=== Stored rows ===
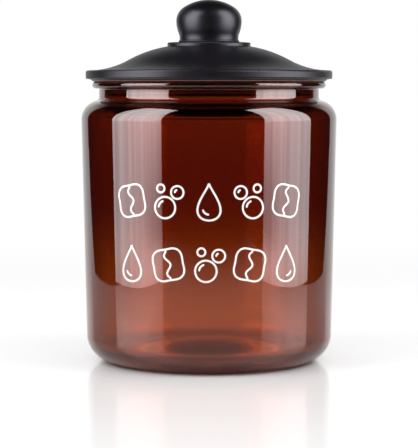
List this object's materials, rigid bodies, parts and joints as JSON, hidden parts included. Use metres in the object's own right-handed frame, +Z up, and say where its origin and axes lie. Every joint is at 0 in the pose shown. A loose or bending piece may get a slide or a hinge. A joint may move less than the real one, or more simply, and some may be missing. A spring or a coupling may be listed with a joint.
{
  "type": "glass pod jar",
  "caption": "Round amber glass storage jar for dishwasher or laundry pods, with a matte black metal lid that plugs the mouth with a silicone seal and pulls out by a knob.",
  "frame": {"origin": "centre of the foot, on the plane that the jar stands on", "axes": "+Z up along the axis of the jar, the lid and the knob; -Y towards the viewer of the decorated side"},
  "size_m": [0.156, 0.156, 0.2204],
  "materials": {
    "amber_glass": "clear, glossy",
    "black_coated_steel": "matte powder coat",
    "black_coated_casting": "satin powder coat",
    "plug_plastic": "fine moulded texture",
    "seal_silicone": "satin silicone",
    "plated_steel": "zinc plated"
  },
  "bodies": {
    "jar": {"glass_jar": "amber_glass"},
    "lid": {"lid_cover": "black_coated_steel", "seal_carrier": "plug_plastic", "seal_ring": "seal_silicone", "knob_collar": "black_coated_casting", "knob": "black_coated_casting", "knob_screw": "plated_steel", "knob_washer": "plated_steel"}
  },
  "joints": [
    {"name": "lid_lift", "type": "slide", "parent": "jar", "child": "lid", "axis": [0, 0, 1], "range_m": [0, 0.15]}
  ]
}
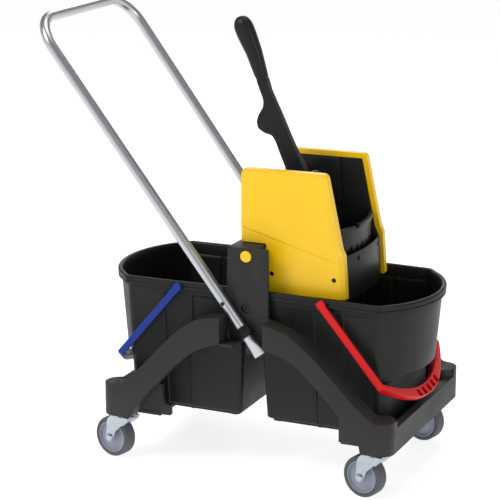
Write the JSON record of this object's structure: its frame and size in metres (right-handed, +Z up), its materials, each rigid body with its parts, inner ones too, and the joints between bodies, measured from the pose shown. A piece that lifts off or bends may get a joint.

=== Directions ===
Nothing should be left out: repeat all of the data exactly.

=== Solution to this task ===
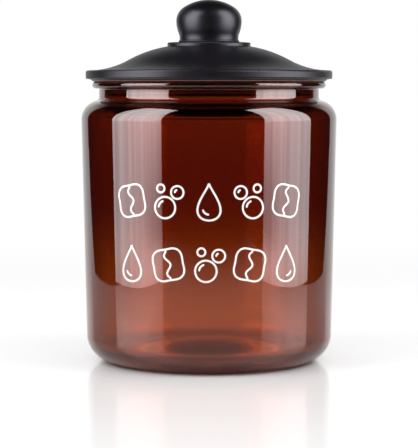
List this object's materials, rigid bodies, parts and joints as JSON, hidden parts included. Use metres in the object's own right-handed frame, +Z up, and say where its origin and axes lie. Every joint is at 0 in the pose shown. A loose or bending piece may get a slide or a hinge. A joint may move less than the real one, or more simply, and some may be missing. A spring or a coupling may be listed with a joint.
{
  "type": "glass pod jar",
  "caption": "Round amber glass storage jar for dishwasher or laundry pods, with a matte black metal lid that plugs the mouth with a silicone seal and pulls out by a knob.",
  "frame": {"origin": "centre of the foot, on the plane that the jar stands on", "axes": "+Z up along the axis of the jar, the lid and the knob; -Y towards the viewer of the decorated side"},
  "size_m": [0.156, 0.156, 0.2204],
  "materials": {
    "amber_glass": "clear, glossy",
    "black_coated_steel": "matte powder coat",
    "black_coated_casting": "satin powder coat",
    "plug_plastic": "fine moulded texture",
    "seal_silicone": "satin silicone",
    "plated_steel": "zinc plated"
  },
  "bodies": {
    "jar": {"glass_jar": "amber_glass"},
    "lid": {"lid_cover": "black_coated_steel", "seal_carrier": "plug_plastic", "seal_ring": "seal_silicone", "knob_collar": "black_coated_casting", "knob": "black_coated_casting", "knob_screw": "plated_steel", "knob_washer": "plated_steel"}
  },
  "joints": [
    {"name": "lid_lift", "type": "slide", "parent": "jar", "child": "lid", "axis": [0, 0, 1], "range_m": [0, 0.15]}
  ]
}
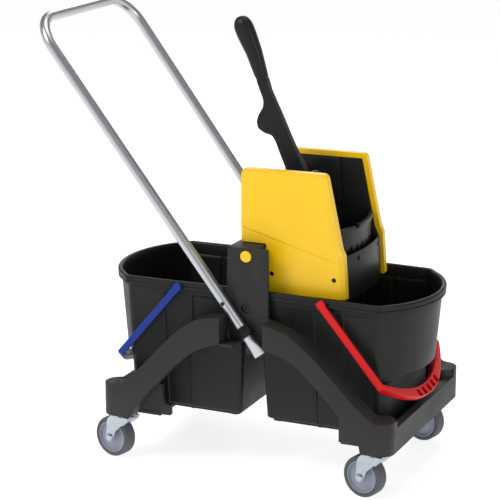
Write the JSON record of this object's structure: its frame and size in metres (right-handed, +Z up), its materials, each rigid body with its parts, inner ones too, and the joints between bodies, measured from the pose shown. A piece that lifts off or bends may get a joint.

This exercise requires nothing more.